§ **Instructions to follow**
Repeat, exactly as written, every line from the one holding "capacitor_radius = 17.5" through the one holding "obj.matrix_parent_inverse = Matrix.Identity(4)". Leave out all other lines.

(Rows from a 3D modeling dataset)
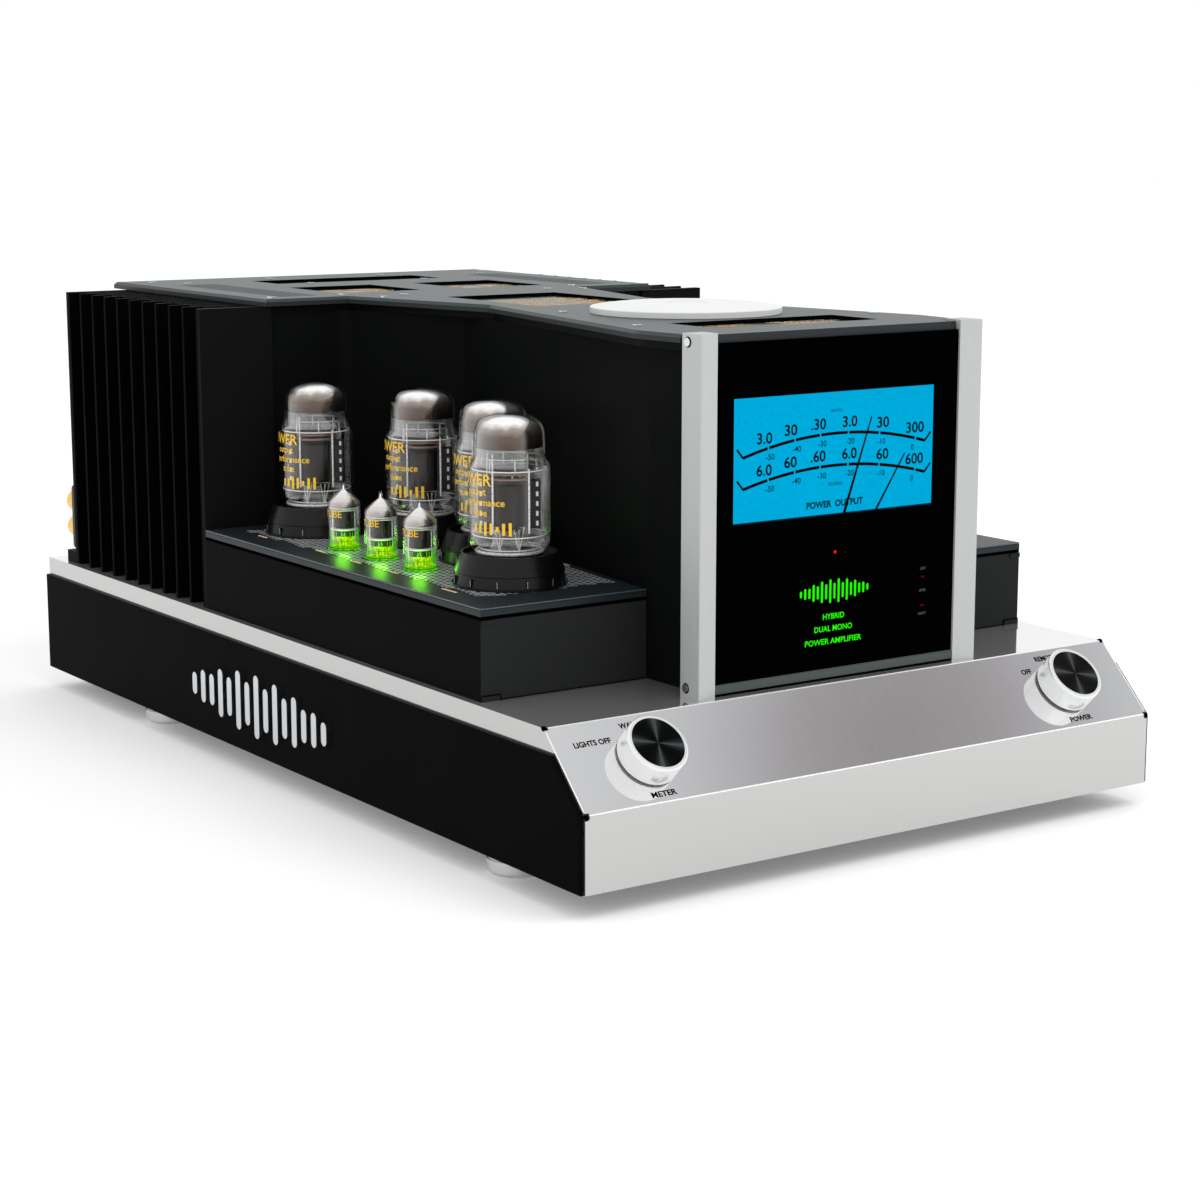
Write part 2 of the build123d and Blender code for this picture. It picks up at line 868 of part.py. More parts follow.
with BuildPart() as meter_movements:
    pivots = [(pivot_x, lower_pivot), (pivot_x, upper_pivot)]
    with Locations(*[(x, back(movement_front), z) for x, z in pivots]):
        Box(
            movement_size[0],
            movement_depth,
            movement_size[1],
            align=(Align.CENTER, Align.MIN, Align.CENTER),
        )
    bracket_low = lower_pivot + movement_size[1] / 2
    with Locations((pivot_x, back(movement_front + movement_depth), bracket_low)):
        Box(
            movement_size[0],
            8,
            upper_pivot - lower_pivot - movement_size[1],
            align=(Align.CENTER, Align.MAX, Align.MIN),
        )
    with Locations((pivot_x, back(movement_front), upper_pivot + movement_size[1] / 2)):
        Box(movement_size[0], 4, 16, align=(Align.CENTER, Align.MIN, Align.MIN))
    with BuildSketch(Plane.XZ.offset(-back(movement_front))):
        with Locations(*pivots):
            Circle(spindle_bore)
    extrude(amount=-14, mode=Mode.SUBTRACT)
save(meter_movements.part, "meter_movements")


def needle(pivot, length, rest, distance):
    """A tapering pointer with a weighted tail, on a spindle that runs back into the movement."""
    tilt = radians(rest)

    def along(distance_out, offset_across):
        return (
            pivot_x + distance_out * sin(tilt) + offset_across * cos(tilt),
            pivot + distance_out * cos(tilt) - offset_across * sin(tilt),
        )

    with BuildPart() as pointer:
        with BuildSketch(Plane.XZ.offset(-back(distance + needle_thickness))):
            with Locations((pivot_x, pivot)):
                Circle(3)
            with BuildLine():
                Polyline(
                    along(-tail_length, -root_width / 2),
                    along(0, -root_width / 2),
                    along(length, -tip_width / 2),
                    along(length, tip_width / 2),
                    along(0, root_width / 2),
                    along(-tail_length, root_width / 2),
                    close=True,
                )
            make_face()
        extrude(amount=needle_thickness)
        # The tail's weight balances the pointer, so that it stays wherever it is turned.
        pointer_moment = length**2 * (root_width + 2 * tip_width) / 6 - root_width * tail_length**2 / 2
        weight = needle_thickness * pointer_moment / (pi * weight_radius**2 * tail_length)
        with BuildSketch(Plane.XZ.offset(-back(distance + weight))):
            with Locations(along(-tail_length, 0)):
                Circle(weight_radius)
        extrude(amount=weight)
        spindle_length = movement_front + 12 - distance
        with BuildSketch(Plane.XZ.offset(-back(distance + spindle_length))):
            with Locations((pivot_x, pivot)):
                Circle(spindle)
        extrude(amount=spindle_length)
    return pointer.part


save(needle(lower_pivot, lower_length, lower_rest, lower_front), "needle_lower")
save(needle(upper_pivot, upper_length, upper_rest, upper_front), "needle_upper")

# ---------------------------------------------------------------- control knobs

shaft_radius = 3
shaft_fit = 3.02
shaft_bore = 3.05
switch_radius = 12
switch_depth = 14
recess_depth = 1
recess_radius = knob_radius - 2.7
cap_thickness = 0.7
knob_top = knob_gap + knob_length

for side, name in ((-1, "meter"), (1, "power")):
    place = slope_plane(side * knob_x)
    with BuildPart() as knob:
        with BuildSketch(place.offset(knob_gap)):
            Circle(knob_radius)
        extrude(amount=knob_length)
        outer_edges = knob.edges().filter_by(GeomType.CIRCLE).sort_by(Axis(place.origin, place.z_dir))
        fillet(outer_edges[-1], knob_edge)
        chamfer(outer_edges[0], 0.4)
        with BuildSketch(place.offset(knob_top - recess_depth)):
            Circle(recess_radius)
        extrude(amount=recess_depth, mode=Mode.SUBTRACT)
        with BuildSketch(place.offset(knob_gap)):
            Circle(shaft_fit)
        extrude(amount=11, mode=Mode.SUBTRACT)
    save(knob.part, f"{name}_knob")
    with BuildPart() as cap:
        with BuildSketch(place.offset(knob_top - recess_depth)):
            Circle(recess_radius)
        extrude(amount=cap_thickness)
    save(cap.part, f"{name}_knob_cap")
    with BuildPart() as shaft:
        with BuildSketch(place.offset(-sheet - switch_depth + 2)):
            Circle(shaft_radius)
        extrude(amount=sheet + switch_depth - 2 + knob_gap + 10)
    save(shaft.part, f"{name}_switch_shaft")

with BuildPart() as rotary_switches:
    for side in (-1, 1):
        place = slope_plane(side * knob_x)
        with BuildSketch(place.offset(-sheet)):
            Circle(switch_radius)
        extrude(amount=-switch_depth)
        with BuildSketch(place.offset(-sheet)):
            Circle(bushing_radius)
        extrude(amount=sheet + knob_gap - 0.5)
        with BuildSketch(place.offset(knob_gap - 0.5)):
            Circle(shaft_bore)
        extrude(amount=-(knob_gap - 0.5 + sheet + switch_depth - 1), mode=Mode.SUBTRACT)
save(rotary_switches.part, "rotary_switches")

# ---------------------------------------------------------------- rear connections

block_thickness = 4
block_middle = (200, top_z + 36.5)
flange_thickness = 1.5
nut_radius = 9
nut_length = 11
nut_gap = 5
nut_bore = 3.05
block_back = panel_back + block_thickness
nut_front = block_back + flange_thickness + nut_gap

with BuildPart() as terminal_blocks:
    with BuildSketch(Plane.XZ.offset(-back(block_back))):
        for side in (-1, 1):
            with Locations((side * block_middle[0], block_middle[1])):
                RectangleRounded(34, 50, 3)
            with Locations(*[(side * post_x, z) for z in post_heights]):
                Circle(post_stud, mode=Mode.SUBTRACT)
    extrude(amount=block_thickness)
save(terminal_blocks.part, "terminal_blocks")

with BuildPart() as binding_posts:
    posts = [(side * post_x, z) for side in (-1, 1) for z in post_heights]
    with BuildSketch(Plane.XZ.offset(-back(nut_front + nut_length))):
        with Locations(*posts):
            Circle(post_stud)
    extrude(amount=nut_length + nut_gap + flange_thickness + block_thickness)
    with BuildSketch(Plane.XZ.offset(-back(block_back + flange_thickness))):
        with Locations(*posts):
            Circle(nut_radius - 0.5)
    extrude(amount=flange_thickness)
save(binding_posts.part, "binding_posts")

for side, side_name in ((-1, "left"), (1, "right")):
    for z, height_name in zip(post_heights, ("low", "high")):
        with BuildPart() as nut:
            with BuildSketch(Plane.XZ.offset(-back(nut_front + nut_length))):
                with Locations((side * post_x, z)):
                    Circle(nut_radius)
                    with PolarLocations(nut_radius + 0.6, 18):
                        Circle(1, mode=Mode.SUBTRACT)
                    Circle(nut_bore, mode=Mode.SUBTRACT)
            extrude(amount=nut_length)
        save(nut.part, f"post_nut_{side_name}_{height_name}")

inlet_flange = (50, 24)
cavity_size = (24.4, 16.4)
cavity_depth = 17
with BuildPart() as power_inlet:
    with BuildSketch(Plane.XZ.offset(-back(panel_back + 2))):
        with Locations((0, inlet_height)):
            RectangleRounded(*inlet_flange, 3)
    extrude(amount=2)
    with BuildSketch(Plane.XZ.offset(-back(panel_back))):
        with Locations((0, inlet_height)):
            Rectangle(inlet_size[0] - 0.4, inlet_size[1] - 0.4)
    extrude(amount=20)
    with BuildSketch(Plane.XZ.offset(-back(panel_back + 2))):
        with Locations((0, inlet_height)):
            Rectangle(*cavity_size)
    extrude(amount=cavity_depth, mode=Mode.SUBTRACT)
    with BuildSketch(Plane.XZ.offset(-back(panel_back + 2 - 3))):
        with Locations((-7, inlet_height - 1.5), (7, inlet_height - 1.5), (0, inlet_height + 2.5)):
            Rectangle(2, 4)
    extrude(amount=cavity_depth - 3 + 1)
save(power_inlet.part, "power_inlet")

with BuildPart() as input_sockets:
    with BuildSketch(Plane.XZ.offset(-back(panel_back + 2))):
        with Locations((-xlr_x, xlr_height), (xlr_x, xlr_height)):
            RectangleRounded(26, 31, 2)
        with Locations((-rca_x, xlr_height), (rca_x, xlr_height)):
            Circle(6.5)
    extrude(amount=2)
    with BuildSketch(Plane.XZ.offset(-back(panel_back))):
        with Locations((-xlr_x, xlr_height), (xlr_x, xlr_height)):
            Circle(xlr_radius - 0.1)
        with Locations((-rca_x, xlr_height), (rca_x, xlr_height)):
            Circle(rca_radius - 0.1)
    extrude(amount=18)
    with BuildSketch(Plane.XZ.offset(-back(panel_back + 10))):
        with Locations((-rca_x, xlr_height), (rca_x, xlr_height)):
            Circle(4.15)
    extrude(amount=8)
    with BuildSketch(Plane.XZ.offset(-back(panel_back + 10))):
        with Locations((-rca_x, xlr_height), (rca_x, xlr_height)):
            Circle(1.65)
    extrude(amount=16, mode=Mode.SUBTRACT)
    with BuildSketch(Plane.XZ.offset(-back(panel_back + 2))):
        with Locations((-xlr_x, xlr_height), (xlr_x, xlr_height)):
            with PolarLocations(5, 3, start_angle=90):
                Circle(1.4)
    extrude(amount=12, mode=Mode.SUBTRACT)
save(input_sockets.part, "input_sockets")

# ---------------------------------------------------------------- inside the body

toroid_radius = 70
toroid_height = 76
with BuildPart() as power_transformer:
    with Locations((0, back(disc_y), top_z)):
        Cylinder(toroid_radius, toroid_height, align=(Align.CENTER, Align.CENTER, Align.MIN))
    fillet(power_transformer.edges().filter_by(GeomType.CIRCLE), 16)
    with Locations((0, back(disc_y), top_z)):
        Cylinder(22, toroid_height, align=(Align.CENTER, Align.CENTER, Align.MIN), mode=Mode.SUBTRACT)
    with Locations((0, back(disc_y), top_z)):
        Cylinder(26, toroid_height + 3, align=(Align.CENTER, Align.CENTER, Align.MIN))
save(power_transformer.part, "power_transformer")

with BuildPart() as output_transformers:
    for x in (-70, 70):
        with Locations((x, back(550), top_z)):
            Box(84, 46, 98, align=(Align.CENTER, Align.CENTER, Align.MIN))
        with Locations((x, back(550), top_z + 16)):
            Box(54, 84, 66, align=(Align.CENTER, Align.CENTER, Align.MIN))
save(output_transformers.part, "output_transformers")

capacitor_radius = 17.5
with BuildPart() as filter_capacitors:
    with Locations((0, back(650), top_z)):
        with GridLocations(42, 38, 4, 2):
            Cylinder(capacitor_radius, 90, align=(Align.CENTER, Align.CENTER, Align.MIN))
    fillet(filter_capacitors.edges().filter_by(GeomType.CIRCLE), 1.5)
save(filter_capacitors.part, "filter_capacitors")

board_z = base_z + sheet + 24
board_middle = back(400)
with BuildPart() as circuit_boards:
    with Locations((0, board_middle, board_z)):
        Box(340, 420, 1.6, align=(Align.CENTER, Align.CENTER, Align.MIN))
        with GridLocations(320, 400, 2, 2):
            Cylinder(4, board_z - base_z - sheet, align=(Align.CENTER, Align.CENTER, Align.MAX))
        with GridLocations(80, 80, 4, 5):
            Box(26, 34, 16, align=(Align.CENTER, Align.CENTER, Align.MIN))
save(circuit_boards.part, "circuit_boards")
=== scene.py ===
import math
import random

import bpy
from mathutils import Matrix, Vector


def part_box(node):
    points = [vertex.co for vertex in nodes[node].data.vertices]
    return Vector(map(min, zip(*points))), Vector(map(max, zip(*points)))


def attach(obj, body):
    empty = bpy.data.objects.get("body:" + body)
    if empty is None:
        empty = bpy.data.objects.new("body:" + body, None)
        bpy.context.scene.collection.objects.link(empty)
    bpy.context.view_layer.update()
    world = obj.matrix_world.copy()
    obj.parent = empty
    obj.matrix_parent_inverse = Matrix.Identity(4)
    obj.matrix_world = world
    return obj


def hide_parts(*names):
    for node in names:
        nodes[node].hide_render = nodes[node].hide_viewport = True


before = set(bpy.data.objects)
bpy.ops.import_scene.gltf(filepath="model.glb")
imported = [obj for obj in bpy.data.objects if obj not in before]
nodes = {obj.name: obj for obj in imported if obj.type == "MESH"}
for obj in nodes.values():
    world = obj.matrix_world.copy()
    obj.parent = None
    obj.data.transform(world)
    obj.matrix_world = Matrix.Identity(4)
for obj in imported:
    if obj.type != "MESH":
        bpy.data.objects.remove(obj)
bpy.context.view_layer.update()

MM = 0.001
ROOT = "amplifier"
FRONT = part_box("chassis_shell")[0].y
CHASSIS_BASE = 15  # mm from the floor to the chassis's underside


def back(distance):
    """The y of a point this many millimetres behind the chassis's front face."""
    return FRONT + distance * MM


# ------------------------------------------------------------------ materials


def new_material(name, color, metallic=0.0, rough=0.5):
    """A material with its node tree and shader, the shader's plain values set."""
    made = bpy.data.materials.new(name)
    made.use_nodes = True
    shader = made.node_tree.nodes["Principled BSDF"]
    shader.inputs["Base Color"].default_value = (*color, 1.0)
    shader.inputs["Metallic"].default_value = metallic
    shader.inputs["Roughness"].default_value = rough
    return made, made.node_tree, shader


def object_noise(tree, scale, stretch=(1, 1, 1), detail=4.0):
    """Noise in the piece's own coordinates. A small stretch value draws the grain out along that axis."""
    place = tree.nodes.new("ShaderNodeTexCoord")
    mapping = tree.nodes.new("ShaderNodeMapping")
    mapping.inputs["Scale"].default_value = stretch
    tree.links.new(place.outputs["Object"], mapping.inputs["Vector"])
    noise = tree.nodes.new("ShaderNodeTexNoise")
    noise.inputs["Scale"].default_value = scale
    noise.inputs["Detail"].default_value = detail
    tree.links.new(mapping.outputs["Vector"], noise.inputs["Vector"])
    return noise.outputs["Fac"]


def ranged(tree, value, low, high, start=0.3, end=0.7):
    """The value from start to end, mapped to the range from low to high."""
    node = tree.nodes.new("ShaderNodeMapRange")
    for name, number in (("From Min", start), ("From Max", end), ("To Min", low), ("To Max", high)):
        node.inputs[name].default_value = number
    tree.links.new(value, node.inputs["Value"])
    return node.outputs["Result"]


def ramp(tree, value, stops):
    """The colour of a value between 0 and 1, from a list of (value, colour)."""
    node = tree.nodes.new("ShaderNodeValToRGB")
    tree.links.new(value, node.inputs["Fac"])
    points = node.color_ramp.elements
    while len(points) < len(stops):
        points.new(0.5)
    for point, (place, color) in zip(points, stops):
        point.position = place
        point.color = (*color, 1.0)
    return node.outputs["Color"]


def mixed(tree, factor, first, second):
    """A colour that goes from the first, which varies, to the second, which doesn't."""
    node = tree.nodes.new("ShaderNodeMix")
    node.data_type = "RGBA"
    tree.links.new(factor, node.inputs["Factor"])
    tree.links.new(first, node.inputs["A"])
    node.inputs["B"].default_value = (*second, 1.0)
    return node.outputs["Result"]


def roughen(tree, shader, height, strength, distance=0.0002):
    """Raises the surface finely by this height."""
    node = tree.nodes.new("ShaderNodeBump")
    node.inputs["Strength"].default_value = strength
    node.inputs["Distance"].default_value = distance
    tree.links.new(height, node.inputs["Height"])
    tree.links.new(node.outputs["Normal"], shader.inputs["Normal"])


def by_geometry(tree, output, axis):
    """One axis of the surface's normal or place."""
    geometry = tree.nodes.new("ShaderNodeNewGeometry")
    split = tree.nodes.new("ShaderNodeSeparateXYZ")
    tree.links.new(geometry.outputs[output], split.inputs["Vector"])
    return split.outputs[axis]


def by_normal(tree, axis, stops):
    """Colours that depend on which way the surface faces along one axis."""
    return ramp(tree, ranged(tree, by_geometry(tree, "Normal", axis), 0.0, 1.0, -1.0, 1.0), stops)


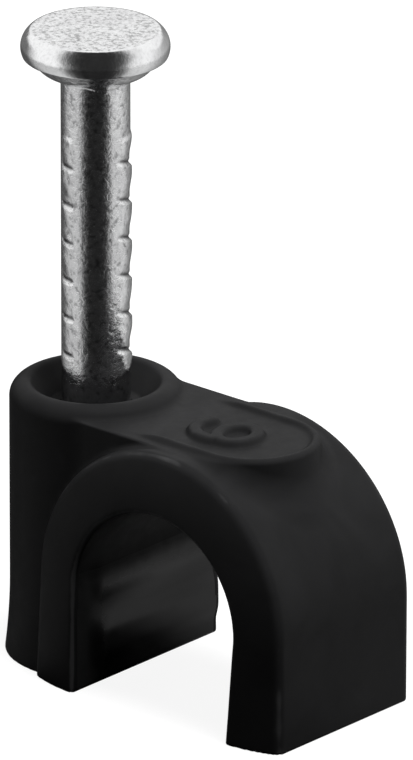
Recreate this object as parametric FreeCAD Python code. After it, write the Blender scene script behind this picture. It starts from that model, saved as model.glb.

§ **Exercise response**
capacitor_radius = 17.5
with BuildPart() as filter_capacitors:
    with Locations((0, back(650), top_z)):
        with GridLocations(42, 38, 4, 2):
            Cylinder(capacitor_radius, 90, align=(Align.CENTER, Align.CENTER, Align.MIN))
    fillet(filter_capacitors.edges().filter_by(GeomType.CIRCLE), 1.5)
save(filter_capacitors.part, "filter_capacitors")

board_z = base_z + sheet + 24
board_middle = back(400)
with BuildPart() as circuit_boards:
    with Locations((0, board_middle, board_z)):
        Box(340, 420, 1.6, align=(Align.CENTER, Align.CENTER, Align.MIN))
        with GridLocations(320, 400, 2, 2):
            Cylinder(4, board_z - base_z - sheet, align=(Align.CENTER, Align.CENTER, Align.MAX))
        with GridLocations(80, 80, 4, 5):
            Box(26, 34, 16, align=(Align.CENTER, Align.CENTER, Align.MIN))
save(circuit_boards.part, "circuit_boards")
=== scene.py ===
import math
import random

import bpy
from mathutils import Matrix, Vector


def part_box(node):
    points = [vertex.co for vertex in nodes[node].data.vertices]
    return Vector(map(min, zip(*points))), Vector(map(max, zip(*points)))


def attach(obj, body):
    empty = bpy.data.objects.get("body:" + body)
    if empty is None:
        empty = bpy.data.objects.new("body:" + body, None)
        bpy.context.scene.collection.objects.link(empty)
    bpy.context.view_layer.update()
    world = obj.matrix_world.copy()
    obj.parent = empty
    obj.matrix_parent_inverse = Matrix.Identity(4)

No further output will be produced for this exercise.